EXERCISE: Restate the entire listing word for word.

* Begin *

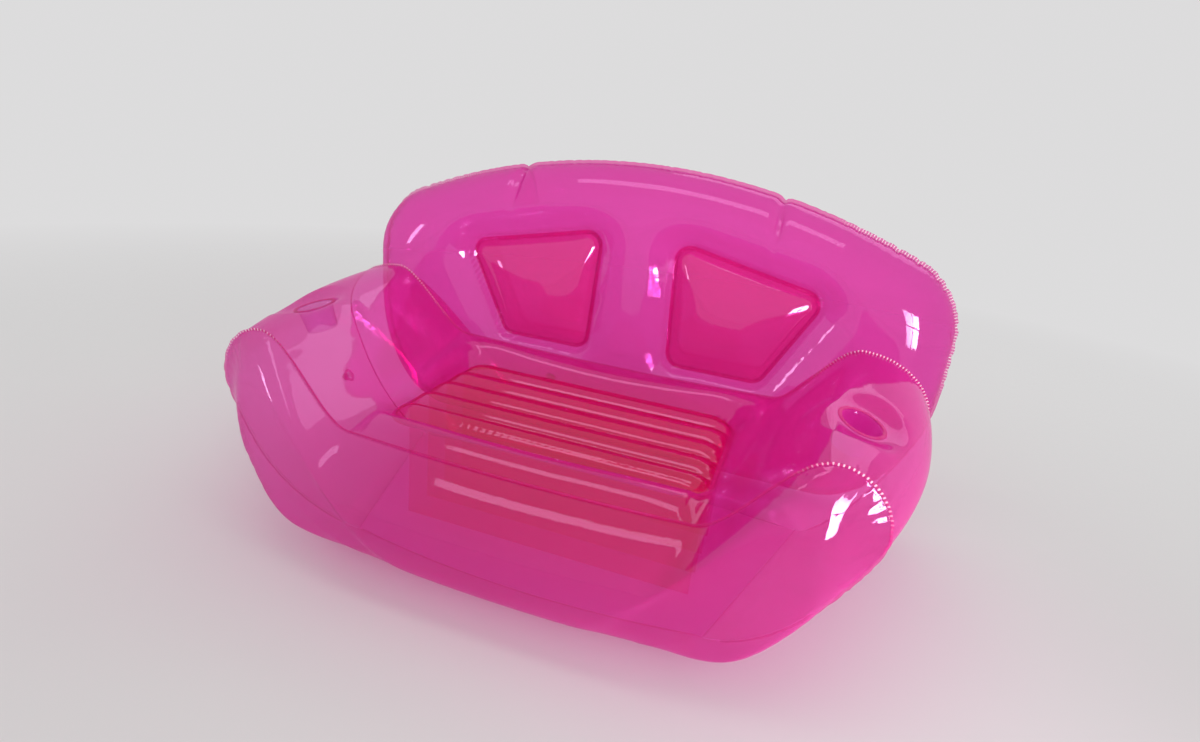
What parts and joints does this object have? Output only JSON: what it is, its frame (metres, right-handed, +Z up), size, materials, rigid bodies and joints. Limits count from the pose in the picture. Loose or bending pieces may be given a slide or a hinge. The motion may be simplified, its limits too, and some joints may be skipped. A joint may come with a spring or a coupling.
{
  "type": "inflatable sofa",
  "caption": "Inflatable two-seater sofa of clear tinted film: bulging seat chamber with ribbed seat pan, arms with cup wells, arched backrest with recessed pillows, push-in air valves.",
  "frame": {"origin": "On the floor plane, on the underside of the bottom panel, in the middle of the sofa's width", "axes": "+X towards the arm on the viewer's right when the sofa is seen from its front, +Y towards the backrest, +Z up"},
  "size_m": [1.508, 0.909, 0.766],
  "materials": {
    "outer_film": "glossy see-through magenta film",
    "deck_film": "glossy see-through pink film",
    "seat_film": "glossy see-through red-pink film",
    "cup_film": "glossy see-through violet-pink film",
    "seam": "welded double film, pale pink",
    "valve_vinyl": "soft clear pink vinyl",
    "valve_cap": "soft pink vinyl"
  },
  "bodies": {
    "sofa": {"seat_and_arm_wrap": "deck_film", "front_panel": "outer_film", "base_rear_panel": "outer_film", "bottom_panel": "outer_film", "seat_pan": "seat_film", "seat_baffle_1": "seat_film", "seat_baffle_2": "seat_film", "seat_baffle_3": "seat_film", "seat_baffle_4": "seat_film", "left_cup_well": "cup_film", "right_cup_well": "cup_film", "left_cup_rim": "seam", "right_cup_rim": "seam", "front_seam_weld": "seam", "rear_seam_weld": "seam", "back_front_film": "outer_film", "back_rear_film": "outer_film", "left_pillow": "seat_film", "right_pillow": "seat_film", "left_pillow_tie": "seat_film", "right_pillow_tie": "seat_film", "left_crest_tie": "outer_film", "right_crest_tie": "outer_film", "back_rim_weld": "seam", "base_valve_flange": "valve_vinyl", "back_valve_flange": "valve_vinyl"},
    "base_neck": {"base_valve_neck": "valve_vinyl"},
    "base_cap": {"base_valve_cap": "valve_cap"},
    "base_flap": {"base_valve_flap": "valve_vinyl"},
    "back_neck": {"back_valve_neck": "valve_vinyl"},
    "back_cap": {"back_valve_cap": "valve_cap"},
    "back_flap": {"back_valve_flap": "valve_vinyl"}
  },
  "joints": [
    {"name": "base_valve_push", "type": "slide", "parent": "sofa", "child": "base_neck", "axis": [0.849, 0.1087, 0.5172], "range_m": [0, 0.01]},
    {"name": "base_cap_hinge", "type": "hinge", "parent": "base_neck", "child": "base_cap", "pos_m": [-0.63298, 0.09345, 0.17035], "axis": [0.0928, -0.9941, 0.0565], "range_deg": [0, 165]},
    {"name": "base_flap_hinge", "type": "hinge", "parent": "base_neck", "child": "base_flap", "pos_m": [-0.61802, 0.09547, 0.18133], "axis": [-0.0928, 0.9941, -0.0565], "range_deg": [0, 60], "stiffness_Nm_per_rad": 0.0001, "springref_deg": -17.19},
    {"name": "back_valve_push", "type": "slide", "parent": "sofa", "child": "back_neck", "axis": [0, -1, 0], "range_m": [0, 0.01]},
    {"name": "back_cap_hinge", "type": "hinge", "parent": "back_neck", "child": "back_cap", "pos_m": [-0.2404, 0.5201, 0.13], "axis": [0, 0, -1], "range_deg": [0, 165]},
    {"name": "back_flap_hinge", "type": "hinge", "parent": "back_neck", "child": "back_flap", "pos_m": [-0.242, 0.5015, 0.13], "axis": [0, 0, 1], "range_deg": [0, 60], "stiffness_Nm_per_rad": 0.0001, "springref_deg": -17.19}
  ]
}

* End *

SOLVED PROBLEM:
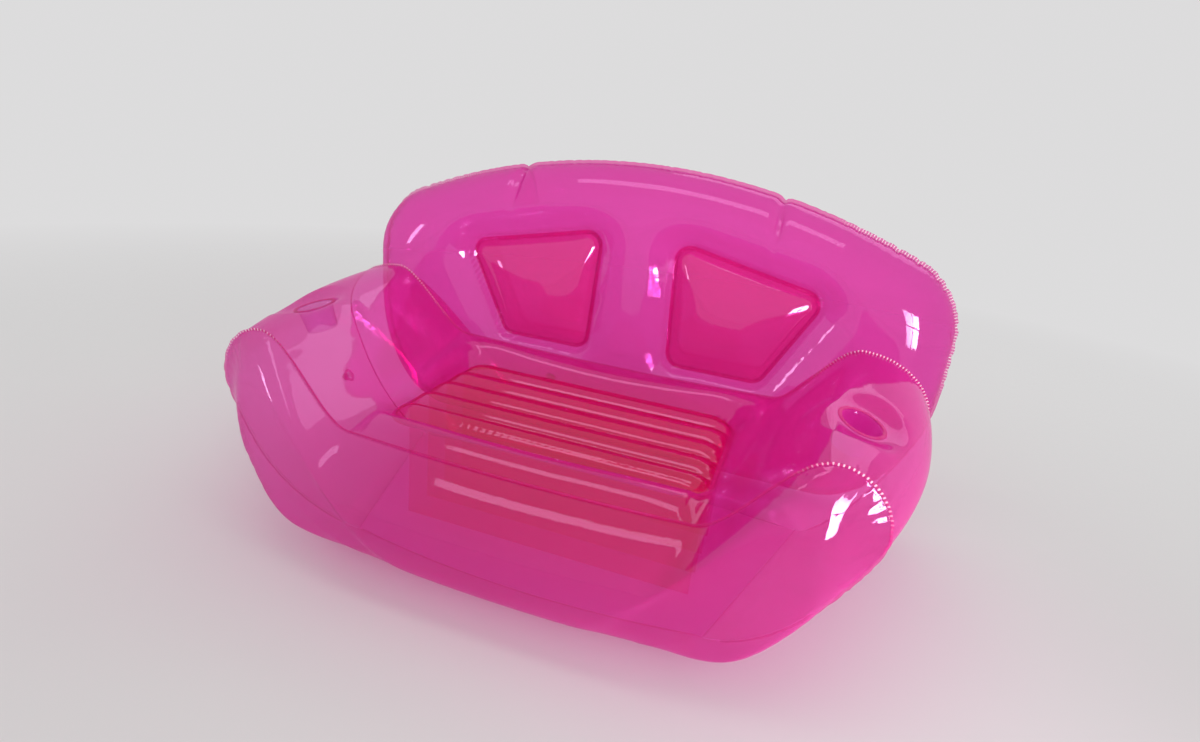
What parts and joints does this object have? Output only JSON: what it is, its frame (metres, right-handed, +Z up), size, materials, rigid bodies and joints. Limits count from the pose in the picture. Loose or bending pieces may be given a slide or a hinge. The motion may be simplified, its limits too, and some joints may be skipped. A joint may come with a spring or a coupling.
{
  "type": "inflatable sofa",
  "caption": "Inflatable two-seater sofa of clear tinted film: bulging seat chamber with ribbed seat pan, arms with cup wells, arched backrest with recessed pillows, push-in air valves.",
  "frame": {"origin": "On the floor plane, on the underside of the bottom panel, in the middle of the sofa's width", "axes": "+X towards the arm on the viewer's right when the sofa is seen from its front, +Y towards the backrest, +Z up"},
  "size_m": [1.508, 0.909, 0.766],
  "materials": {
    "outer_film": "glossy see-through magenta film",
    "deck_film": "glossy see-through pink film",
    "seat_film": "glossy see-through red-pink film",
    "cup_film": "glossy see-through violet-pink film",
    "seam": "welded double film, pale pink",
    "valve_vinyl": "soft clear pink vinyl",
    "valve_cap": "soft pink vinyl"
  },
  "bodies": {
    "sofa": {"seat_and_arm_wrap": "deck_film", "front_panel": "outer_film", "base_rear_panel": "outer_film", "bottom_panel": "outer_film", "seat_pan": "seat_film", "seat_baffle_1": "seat_film", "seat_baffle_2": "seat_film", "seat_baffle_3": "seat_film", "seat_baffle_4": "seat_film", "left_cup_well": "cup_film", "right_cup_well": "cup_film", "left_cup_rim": "seam", "right_cup_rim": "seam", "front_seam_weld": "seam", "rear_seam_weld": "seam", "back_front_film": "outer_film", "back_rear_film": "outer_film", "left_pillow": "seat_film", "right_pillow": "seat_film", "left_pillow_tie": "seat_film", "right_pillow_tie": "seat_film", "left_crest_tie": "outer_film", "right_crest_tie": "outer_film", "back_rim_weld": "seam", "base_valve_flange": "valve_vinyl", "back_valve_flange": "valve_vinyl"},
    "base_neck": {"base_valve_neck": "valve_vinyl"},
    "base_cap": {"base_valve_cap": "valve_cap"},
    "base_flap": {"base_valve_flap": "valve_vinyl"},
    "back_neck": {"back_valve_neck": "valve_vinyl"},
    "back_cap": {"back_valve_cap": "valve_cap"},
    "back_flap": {"back_valve_flap": "valve_vinyl"}
  },
  "joints": [
    {"name": "base_valve_push", "type": "slide", "parent": "sofa", "child": "base_neck", "axis": [0.849, 0.1087, 0.5172], "range_m": [0, 0.01]},
    {"name": "base_cap_hinge", "type": "hinge", "parent": "base_neck", "child": "base_cap", "pos_m": [-0.63298, 0.09345, 0.17035], "axis": [0.0928, -0.9941, 0.0565], "range_deg": [0, 165]},
    {"name": "base_flap_hinge", "type": "hinge", "parent": "base_neck", "child": "base_flap", "pos_m": [-0.61802, 0.09547, 0.18133], "axis": [-0.0928, 0.9941, -0.0565], "range_deg": [0, 60], "stiffness_Nm_per_rad": 0.0001, "springref_deg": -17.19},
    {"name": "back_valve_push", "type": "slide", "parent": "sofa", "child": "back_neck", "axis": [0, -1, 0], "range_m": [0, 0.01]},
    {"name": "back_cap_hinge", "type": "hinge", "parent": "back_neck", "child": "back_cap", "pos_m": [-0.2404, 0.5201, 0.13], "axis": [0, 0, -1], "range_deg": [0, 165]},
    {"name": "back_flap_hinge", "type": "hinge", "parent": "back_neck", "child": "back_flap", "pos_m": [-0.242, 0.5015, 0.13], "axis": [0, 0, 1], "range_deg": [0, 60], "stiffness_Nm_per_rad": 0.0001, "springref_deg": -17.19}
  ]
}